March 01, 2007|Roy Rivenburg | Times Staff Writer

A lawsuit that contended that charity founder Michael Kerr failed to repay a $6,000 salary advance last year has been settled out of court, both parties said Wednesday.

The terms weren't revealed, but Kerr "has financial obligations that he will need to live up to as part of the settlement," said Barry Saywitz, president of a Newport Beach commercial real estate firm that sued Kerr in Small Claims Court last month.

Kerr's wife, Jean, said her husband was pleased with the outcome. "It was a technical dispute, and he maintains, then and now, that he did nothing wrong, and the settlement is consistent with that," she said via e-mail.
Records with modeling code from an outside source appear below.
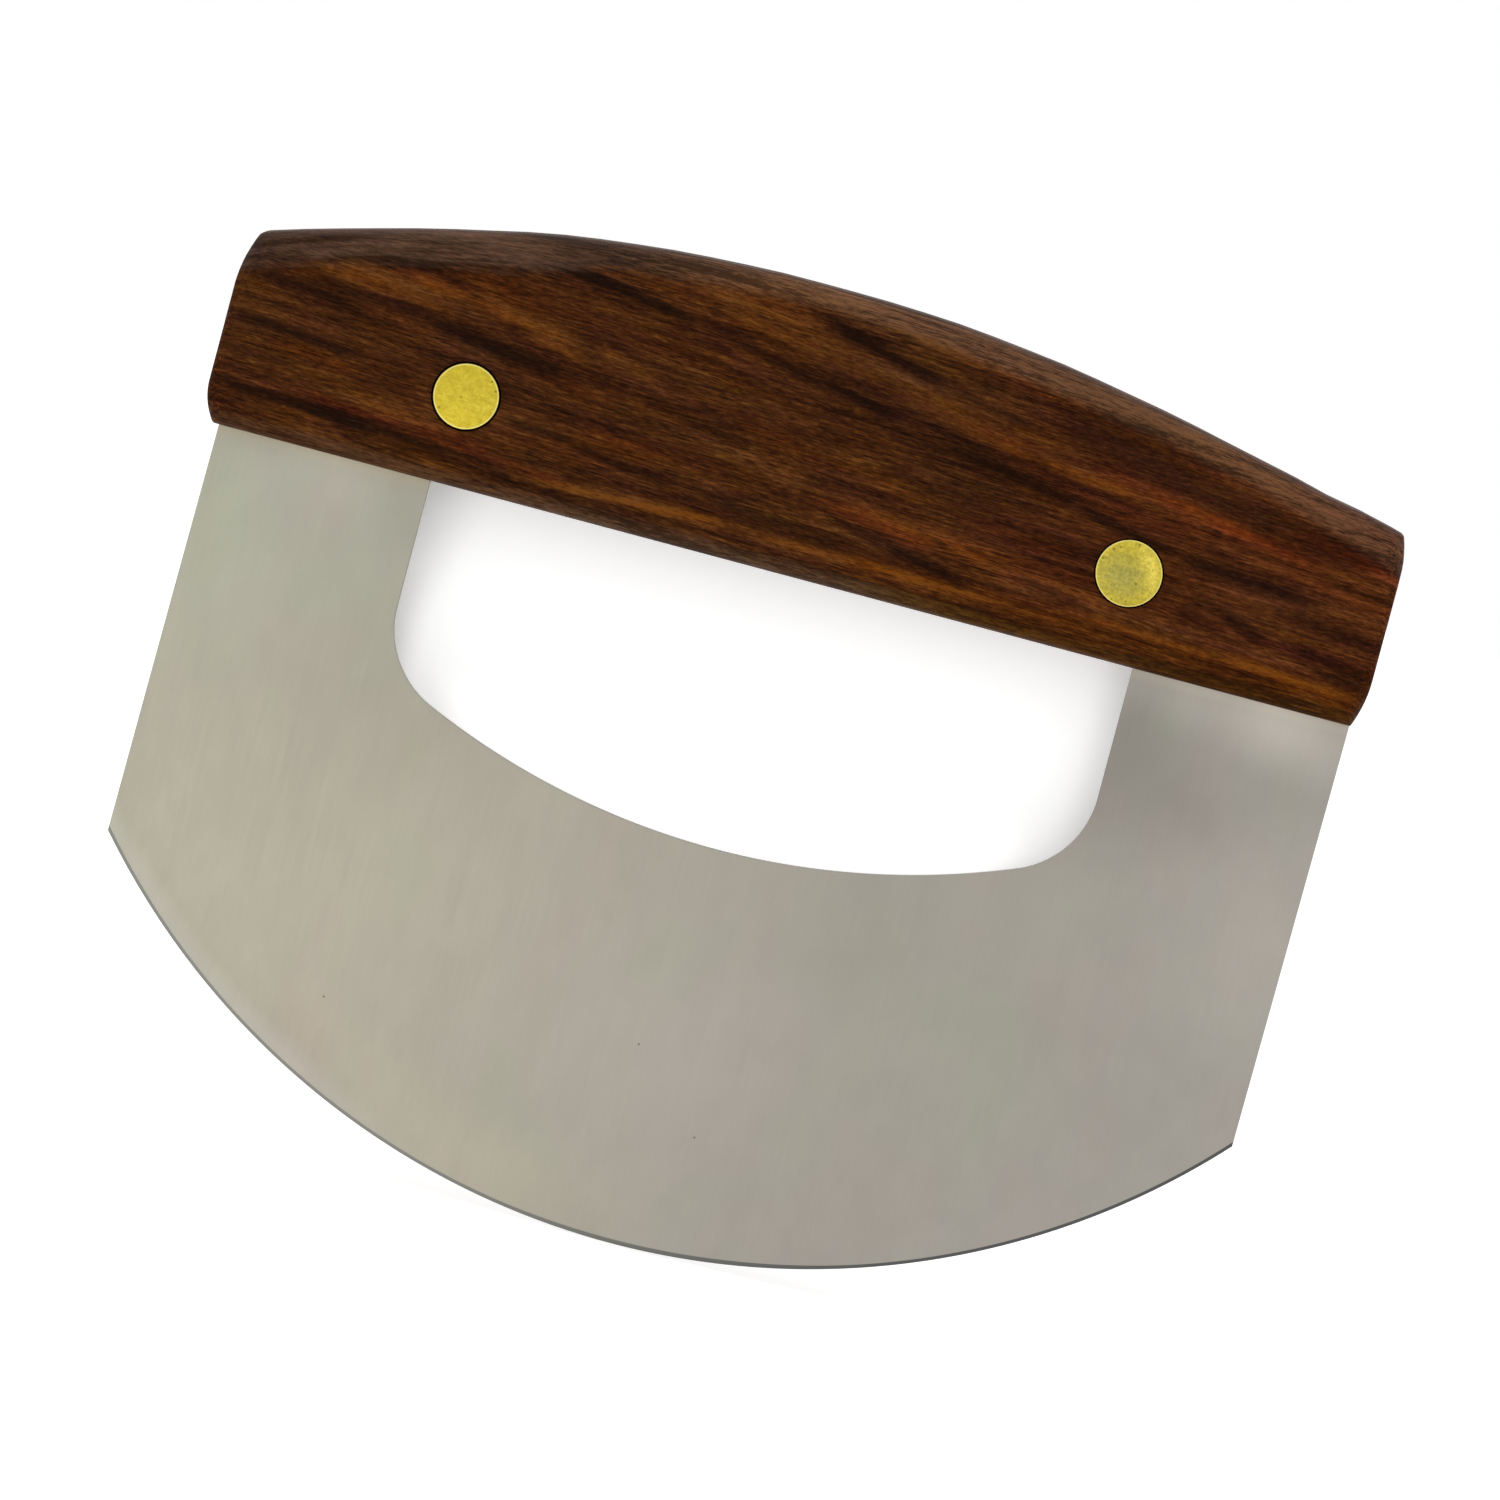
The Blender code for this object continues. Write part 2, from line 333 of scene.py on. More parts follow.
def make_handle():
    """A rounded section is swung along the crown, cut to length and rounded at its ends."""
    # The section is deeper than the handle, and its lower part is cut off after the swing
    axis = (0, 0, HANDLE_TOP - CROWN_RADIUS)
    spare_length = 3 * MM
    swing = math.atan((HALF_LENGTH + spare_length) / (HANDLE_LOW - axis[2]))
    depth = 48 * MM
    middle = CROWN_RADIUS - depth / 2
    bpy.ops.object.select_all(action="DESELECT")
    bpy.ops.mesh.primitive_plane_add(
        size=1,
        location=(-middle * math.sin(swing), 0, axis[2] + middle * math.cos(swing)),
        rotation=(0, math.pi / 2 - swing, 0),
    )
    bpy.context.object.scale = (depth, 2 * FACE_Y, 1)
    handle = begin("walnut_handle")

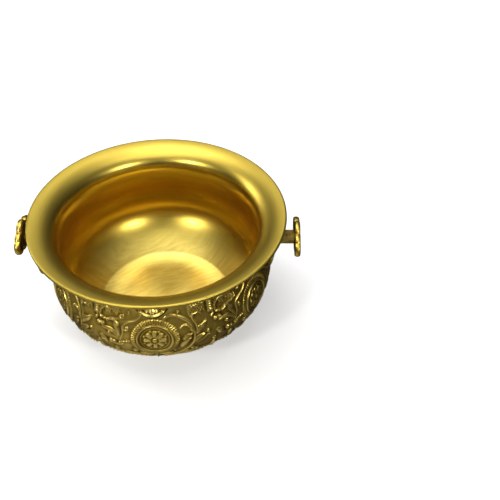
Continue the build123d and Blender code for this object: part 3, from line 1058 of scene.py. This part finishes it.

Kerr, whose Laguna Niguel-based Snowball Express organized a successful all-expenses-paid trip to Disneyland for the families of troops killed in Iraq and Afghanistan, has been stung by a series of media reports about his background.

The revelations include a falsified job resume; an outstanding arrest warrant for failure to pay nearly $50,000 in child support; a $78,000 judgment for unrepaid salary advances from another employer; and a history of drug and alcohol addiction.

Atty. Gen. Jerry Brown's office is looking into the finances of Kerr's foundation, but the IRS recently granted tentative approval to Kerr's request for tax-exempt status.